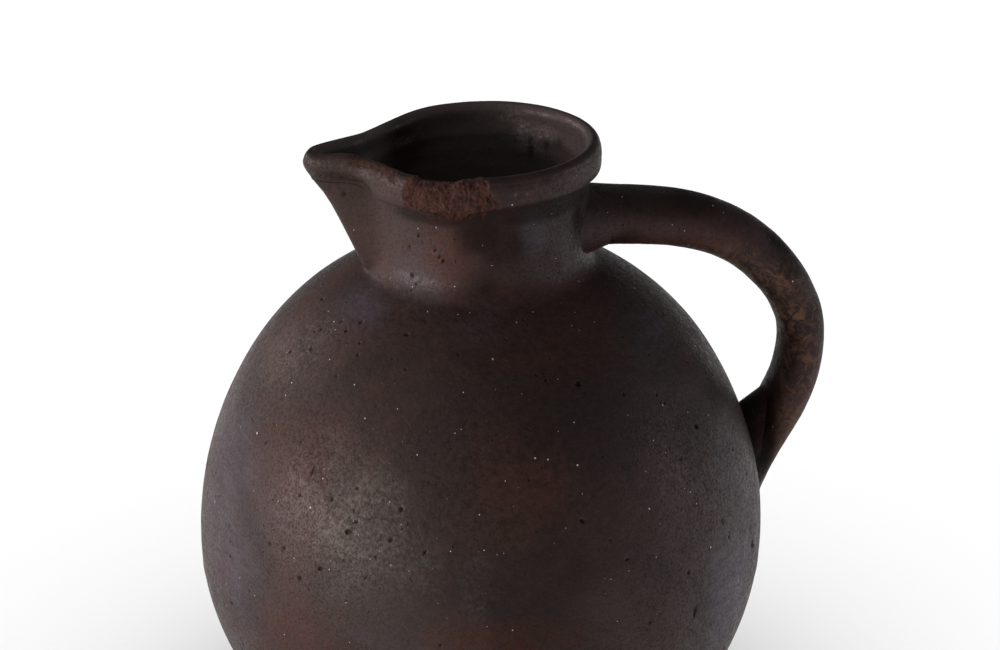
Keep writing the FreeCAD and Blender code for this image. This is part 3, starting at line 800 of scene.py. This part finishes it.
# ---------------------------------------------------------------- base, handle and lutings
def make_floor():
    """Build the floor disc, scored underneath where it was cut from the wheel."""
    rings, count = 24, 240
    radius = np.linspace(0, FLOOR_R, rings + 1)[1:]
    turn = turns(count)
    plan = np.stack([radius[:, None] * np.cos(turn), radius[:, None] * np.sin(turn)], -1)
    edge = step(radius, FLOOR_R, FLOOR_R - 4 * MM)[:, None]
    cut = plan[..., 1] + 0.25 * plan[..., 0] ** 2 / FLOOR_R
    lumps = 0.15 * MM * noise(np.pad(plan, ((0, 0), (0, 0), (0, 1))), 9 * MM, 101, 2)
    score = 0.22 * MM * (1 + ripple(cut, 3.4 * MM)) + lumps
    under = np.concatenate([plan, (np.abs(score) * edge)[..., None]], -1)
    swirl = 0.4 * MM * ripple(radius, 8 * MM)[:, None] * edge
    above = np.concatenate([plan, np.broadcast_to(FLOOR_T + swirl, plan.shape[:2])[..., None]], -1)
    middles = [(0, 0, 0.2 * MM), (0, 0, FLOOR_T)]
    points = warp(np.concatenate([under.reshape(-1, 3), above.reshape(-1, 3), middles]))
    top = rings * count
    low, high_up = np.arange(2 * top).reshape(2, rings, count)
    low_after, high_after = np.roll(low, -1, axis=1), np.roll(high_up, -1, axis=1)
    faces = [[2 * top, low_after[0, j], low[0, j]] for j in range(count)]
    faces += ring_faces(low, turn_over=True)
    faces += [[2 * top + 1, high_up[0, j], high_after[0, j]] for j in range(count)]
    faces += ring_faces(high_up)
    normals = vertex_normals(points, faces)
    hard = [False] * len(faces) + [True] * count
    faces += [[low[-1, j], low_after[-1, j], high_after[-1, j], high_up[-1, j]] for j in range(count)]
    inner_side = np.concatenate([np.zeros(top), np.ones(top), [0, 1]])
    make_piece("floor_disc", points, faces, normals, hard, surface_marks(points, inner_side=inner_side))


HANDLE_CELL = 0.9 * MM
HANDLE_COLUMNS = 128
LUTING_COLUMNS = 200
LUTING_ROWS = 40
# centre line of the handle: x, height above the widest ring, thickness, width
HANDLE_PATH = [
    (47, 162.6, 29, 34), (55, 162.2, 28.6, 33), (64, 161.6, 28, 32), (78, 160.4, 27.6, 31),
    (98, 157.3, 27.4, 31), (114.5, 152, 26.4, 31), (131.7, 142.2, 25.3, 31), (145.8, 128.3, 24.1, 31),
    (155.5, 114.2, 23.2, 31), (161.1, 99.9, 22.7, 31), (162, 85.5, 22.6, 31), (159.5, 70, 22.8, 31),
    (153.4, 54.6, 22.8, 31.5), (145, 39.5, 21.5, 31.5), (137, 24, 18, 29), (131, 12, 13, 25),
]


def handle_frames(spacing):
    """Return places, directions along and out of the handle, thicknesses and widths."""
    x, height, thick, wide = np.array(HANDLE_PATH).T
    knots = np.stack([x, 0 * x, height + EQUATOR_Z / MM], -1)
    curve = smooth_curve(knots, spacing / MM)
    at, run = lengths(knots), lengths(curve)
    run = run * at[-1] / run[-1]
    along = unit(np.gradient(curve, axis=0))
    out = np.stack([-along[:, 2], 0 * along[:, 1], along[:, 0]], -1)
    return curve * MM, along, out, np.interp(run, at, thick) * MM, np.interp(run, at, wide) * MM


def handle_ring(centre, out, thick, wide, psi):
    """Return points of the handle's section: round outside, flatter towards the hand gap."""
    c, s = np.cos(psi), np.sin(psi)
    depth = np.sign(c) * np.abs(c) ** np.where(c > 0, 0.95, 0.80)
    side = np.sign(s) * np.abs(s) ** 0.92
    across = np.array([0, 1.0, 0]) * (side * wide / 2)[..., None]
    return centre + out * (depth * thick / 2)[..., None] + across


def handle_lumps(points):
    """Return how far the handle's hand-pulled surface stands out at each point."""
    return 0.55 * MM * noise(points, 34 * MM, 111, 2) + 0.14 * MM * noise(points, 7 * MM, 113, 3)


def make_handle():
    """Build the strap handle with thumbed hollows and a wavering section."""
    count = HANDLE_COLUMNS
    centre, _, out, thick, wide = handle_frames(HANDLE_CELL)
    psi = turns(count)
    rings = np.stack([handle_ring(*row, psi) for row in zip(centre, out, thick, wide)])
    rings = rings + unit(rings - centre[:, None]) * handle_lumps(rings)[..., None]
    points = warp(np.concatenate([rings.reshape(-1, 3), centre[:1], centre[-1:]]))
    last = len(points) - 1
    index = np.arange(last - 1).reshape(-1, count)
    after = np.roll(index, -1, axis=1)
    faces = ring_faces(index)
    normals = vertex_normals(points, faces)
    hard = [False] * len(faces) + [True] * (2 * count)
    faces += [[last - 1, index[0, j], after[0, j]] for j in range(count)]
    faces += [[last, after[-1, j], index[-1, j]] for j in range(count)]
    make_piece("handle", points, faces, normals, hard, surface_marks(points))


def luting(name, rows):
    """Build smeared clay round one end of the handle from rings that close on themselves."""
    count = rows.shape[1]
    index = np.arange(rows.shape[0] * count).reshape(-1, count)
    faces = ring_faces(np.concatenate([index, index[:1]]), turn_over=True)
    points = warp(rows.reshape(-1, 3))
    normals = vertex_normals(points, faces)
    shown = index[1:-1].ravel()
    normals[shown] = vertex_normals(points, faces[count:-2 * count])[shown]
    if (normals * (points - points.mean(axis=0))).sum() < 0:
        faces = [face[::-1] for face in faces]
        normals = -normals
    make_piece(name, points, faces, normals, [False] * len(faces), surface_marks(points))


def neck_surface(points):
    """Return points moved level on to the outer wall of the neck or globe."""
    upright = [(NECK_R, 285 * MM), (NECK_TOP_R, NECK_TOP_Z)]
    line = np.concatenate([globe_profile(0, 2 * MM, COLLAR_R), fillet_points(40)[1:], upright])
    radius = np.interp(points[:, 2], line[:, 1], line[:, 0])
    moved = points.copy()
    moved[:, 0] = np.sqrt(np.maximum(radius ** 2 - points[:, 1] ** 2, 0))
    return moved


def corner_on_wall(points, direction):
    """Return where lines from points along their directions meet the outer wall."""
    place, reach = points.copy(), np.zeros(len(points))
    for _ in range(24):
        wall = neck_surface(place)
        reach += (wall[:, 0] - place[:, 0]) / direction[:, 0]
        place = points + reach[:, None] * direction
    return place


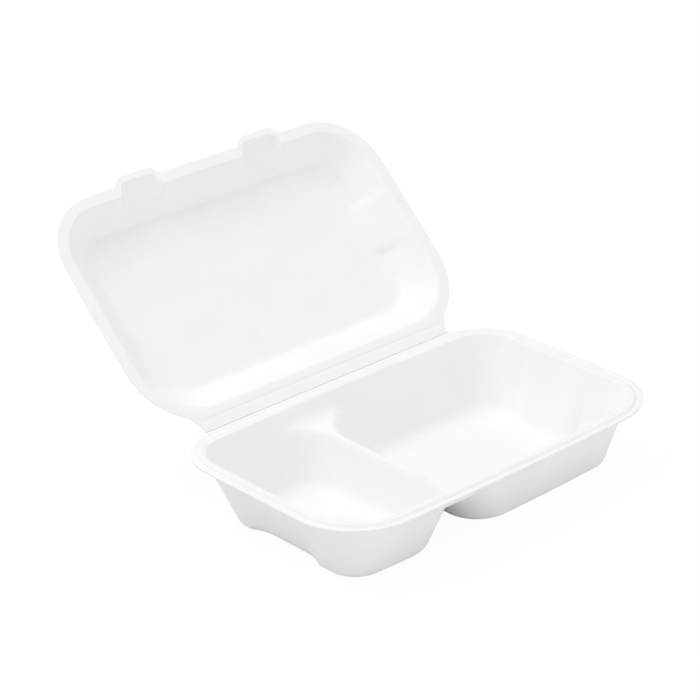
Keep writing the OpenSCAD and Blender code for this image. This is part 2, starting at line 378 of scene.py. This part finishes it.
def bead_tree():
    """Sweeps a flat oval along the edges it is given: named inputs for its width, height and material."""
    tree = bpy.data.node_groups.new("swept bead", "GeometryNodeTree")
    face = tree.interface
    face.new_socket("Path", in_out="INPUT", socket_type="NodeSocketGeometry")
    for label, value in (("Width", 2.0 * MM), ("Height", 0.6 * MM)):
        socket = face.new_socket(label, in_out="INPUT", socket_type="NodeSocketFloat")
        socket.default_value = value
        socket.subtype = "DISTANCE"
    face.new_socket("Material", in_out="INPUT", socket_type="NodeSocketMaterial")
    face.new_socket("Bead", in_out="OUTPUT", socket_type="NodeSocketGeometry")
    given = add_node(tree, "NodeGroupInput")
    path = add_node(tree, "GeometryNodeMeshToCurve", None, {"Mesh": (given, "Path")})
    level = add_node(tree, "GeometryNodeSetCurveNormal", {"mode": "Z_UP"}, {"Curve": (path, "Curve")})
    oval = add_node(tree, "GeometryNodeCurvePrimitiveCircle", {"Resolution": 10, "Radius": 0.5})
    scale = add_node(
        tree,
        "ShaderNodeCombineXYZ",
        {"Z": 1.0},
        {"X": (given, "Width"), "Y": (given, "Height")},
    )
    flat = add_node(
        tree,
        "GeometryNodeTransform",
        None,
        {"Geometry": (oval, "Curve"), "Scale": (scale, "Vector")},
    )
    swept = add_node(
        tree,
        "GeometryNodeCurveToMesh",
        {"Fill Caps": True},
        {"Curve": (level, "Curve"), "Profile Curve": (flat, 0)},
    )
    real = add_node(tree, "GeometryNodeRealizeInstances", None, {"Geometry": (swept, "Mesh")})
    coat = add_node(
        tree,
        "GeometryNodeSetMaterial",
        None,
        {"Geometry": (real, "Geometry"), "Material": (given, "Material")},
    )
    add_node(tree, "NodeGroupOutput", None, {"Bead": (coat, "Geometry")})
    return tree


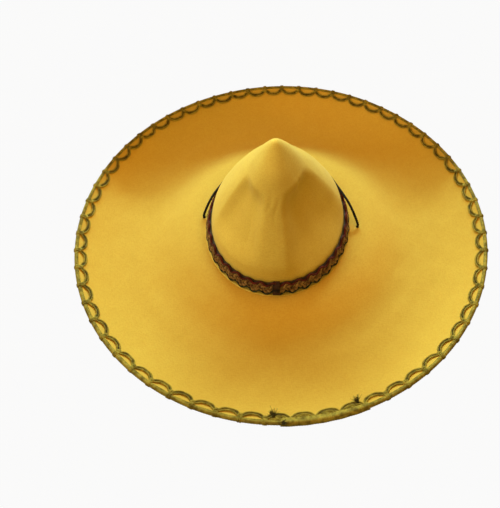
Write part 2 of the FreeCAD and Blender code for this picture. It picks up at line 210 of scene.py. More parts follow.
# Each crease: start angle and height share, end angle and height share, sideways bow, depth, width.
CREASES = [(-104.0, 0.58, -94.0, 0.80, 6.0, 0.45, 2.6),
           (-84.0, 0.50, -76.0, 0.74, -6.0, 0.5, 2.4),
           (-118.0, 0.30, -124.0, 0.56, 4.0, 0.5, 2.6),
           (-112.0, 0.28, -110.0, 0.48, 3.0, 0.4, 2.2),
           (-30.0, 0.55, -38.0, 0.82, 5.0, 0.5, 2.4),
           (100.0, 0.50, 94.0, 0.78, 5.0, 0.6, 2.4)]


def crown_point(angle, height, offset=0.0, inner=False):
    """Point of the crown at an angle and a height above the seat. The inner face is a smaller outer face."""
    share = height / (PEAK - FELT if inner else PEAK)
    scale = crown_scale(share) * (1 - FELT / HALF[0] if inner else 1.0)
    x = (HALF[0] * scale + offset) * np.cos(angle)
    y = (HALF[1] * scale + offset) * np.sin(angle)
    reach = np.hypot(x, y) + 1e-6
    push = np.zeros_like(reach)
    for place, level, depth, before, after, down, up, flat in DENTS:
        across = lobe(turn_to(angle, place), before, after, flat)
        push += depth * across * lobe(share - level, down, up, flat)
    for a0, f0, a1, f1, bow, depth, width in CREASES:
        t = np.clip((share - f0) / (f1 - f0), 0, 1)
        away = np.radians(turn_to(angle, a0 + (a1 - a0) * t + bow * np.sin(math.pi * t))) * reach
        push += depth * np.exp(-(away / width) ** 2) * np.sin(math.pi * t)
    push = np.minimum(push, 0.5 * reach)
    shrink = 1 - push / reach
    z = SEAT + height
    points = np.stack([CENTRE[0] + x * shrink, CENTRE[1] + y * shrink, z + 0 * x], -1)
    rough = ripple(points, 0.35, 42.0, 3) * smooth((height - 30) / 30) * smooth((PEAK - height) / 12)
    points[..., 0] += rough * np.cos(angle)
    points[..., 1] += rough * np.sin(angle)
    return points


# ---------------- mesh making

def run_length(path):
    """Length along a path up to each of its points, and on to where it would close."""
    steps = np.linalg.norm(np.roll(path, -1, 0) - path, axis=1)
    return np.concatenate([[0], np.cumsum(steps)])


def directions(path, reference, closed):
    """Unit directions ahead, sideways and up at each point of a path."""
    ahead = np.roll(path, -1, 0) - np.roll(path, 1, 0)
    if not closed:
        ahead[0] = path[1] - path[0]
        ahead[-1] = path[-1] - path[-2]
    ahead /= np.linalg.norm(ahead, axis=1, keepdims=True)
    side = np.cross(ahead, reference)
    side /= np.linalg.norm(side, axis=1, keepdims=True) + 1e-9
    return ahead, side, np.cross(side, ahead)


class Shape:
    """Collects grids of points into one closed mesh with a map of its length and girth in millimetres."""

    def __init__(self):
        self.points = []
        self.faces = {3: [], 4: []}
        self.maps = {3: [], 4: []}
        self.count = 0

    def grid(self, points, wrap_rows=False, wrap_cols=False, along=None, around=None):
        """Quads over an array of points (rows, columns, 3), joined end to end where asked."""
        rows, cols = points.shape[:2]
        i, j = np.meshgrid(np.arange(rows if wrap_rows else rows - 1),
                           np.arange(cols if wrap_cols else cols - 1), indexing="ij")
        below, beside = (i + 1) % rows, (j + 1) % cols
        quads = np.stack([i * cols + j, below * cols + j, below * cols + beside, i * cols + beside], -1)
        u = np.arange(rows + 1.0) if along is None else along
        v = np.arange(cols + 1.0) if around is None else around
        maps = np.stack([np.stack([u[i], v[j]], -1), np.stack([u[i + 1], v[j]], -1),
                         np.stack([u[i + 1], v[j + 1]], -1), np.stack([u[i], v[j + 1]], -1)], -2)
        self.faces[4].append(quads.reshape(-1, 4) + self.count)
        self.maps[4].append(maps.reshape(-1, 4, 2))
        first = self.count
        self.points.append(points.reshape(-1, 3))
        self.count += rows * cols
        return first

    def cap(self, ring, tip):
        """Fan of triangles from a ring of existing points to a new tip."""
        ring = np.asarray(ring)
        tris = np.stack([ring, np.roll(ring, -1), np.full(len(ring), self.count)], -1)
        self.faces[3].append(tris)
        self.maps[3].append(np.zeros((len(ring), 3, 2)))
        self.points.append(np.asarray(tip, float).reshape(1, 3))
        self.count += 1

    def tube(self, path, radius, sides, reference, closed=False):
        """Round cord along a path. The reference directions keep its section from turning."""
        path = np.asarray(path, float)
        count = len(path)
        ahead, side, up = directions(path, reference, closed)
        turn = TAU * np.arange(sides) / sides
        girth = np.broadcast_to(np.asarray(radius, float), (count,))[:, None, None]
        ring = side[:, None] * np.cos(turn)[None, :, None] + up[:, None] * np.sin(turn)[None, :, None]
        points = path[:, None] + girth * ring
        first = self.grid(points, closed, True, run_length(path), np.arange(sides + 1.0) / sides)
        if not closed:
            start = first + np.arange(sides)
            domed = 0.4 * girth[:, 0, 0]
            self.cap(start, path[0] - ahead[0] * domed[0])
            self.cap((start + (count - 1) * sides)[::-1], path[-1] + ahead[-1] * domed[-1])

    def rope(self, path, radius, plies, pitch, reference, closed=False, sides=6, phase=0.0):
        """Plies twisted round one another along a path."""
        path = np.asarray(path, float)
        length = run_length(path)
        twist = length[:-1] / pitch
        if closed:
            twist = length[:-1] / length[-1] * round(length[-1] / pitch)
        _, side, up = directions(path, reference, closed)
        ply_radius = radius * (0.56 if plies == 2 else 0.50)
        out = radius - ply_radius
        for ply in range(plies):
            turn = TAU * (twist + ply / plies) + phase
            centre = path + out * (side * np.cos(turn)[:, None] + up * np.sin(turn)[:, None])
            self.tube(centre, ply_radius, sides, reference, closed)

    def make(self, name, material, body, slot, nodes=()):
        """Turns the collected grids into a mesh object that rides on a body."""
        mesh = bpy.data.meshes.new(name)
        faces = [face for part in self.faces[4] + self.faces[3] for face in part.tolist()]
        mesh.from_pydata((np.concatenate(self.points) * MM).tolist(), [], faces)
        layer = mesh.uv_layers.new(name="length_and_girth")
        maps = [m.reshape(-1, 2) for m in self.maps[4] + self.maps[3]]
        layer.data.foreach_set("uv", np.concatenate(maps).astype(np.float32).ravel())
        work = bmesh.new()
        work.from_mesh(mesh)
        bmesh.ops.recalc_face_normals(work, faces=work.faces)
        work.to_mesh(mesh)
        work.free()
        mesh.validate()
        mesh.polygons.foreach_set("use_smooth", [True] * len(mesh.polygons))
        piece = bpy.data.objects.new(name, mesh)
        bpy.context.scene.collection.objects.link(piece)
        mesh.materials.append(material)
        if body:
            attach(piece, body)
        if nodes:
            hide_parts(*nodes)
        return piece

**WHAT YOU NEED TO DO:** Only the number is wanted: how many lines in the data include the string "body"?

**REPLY TO THE TASK:** 4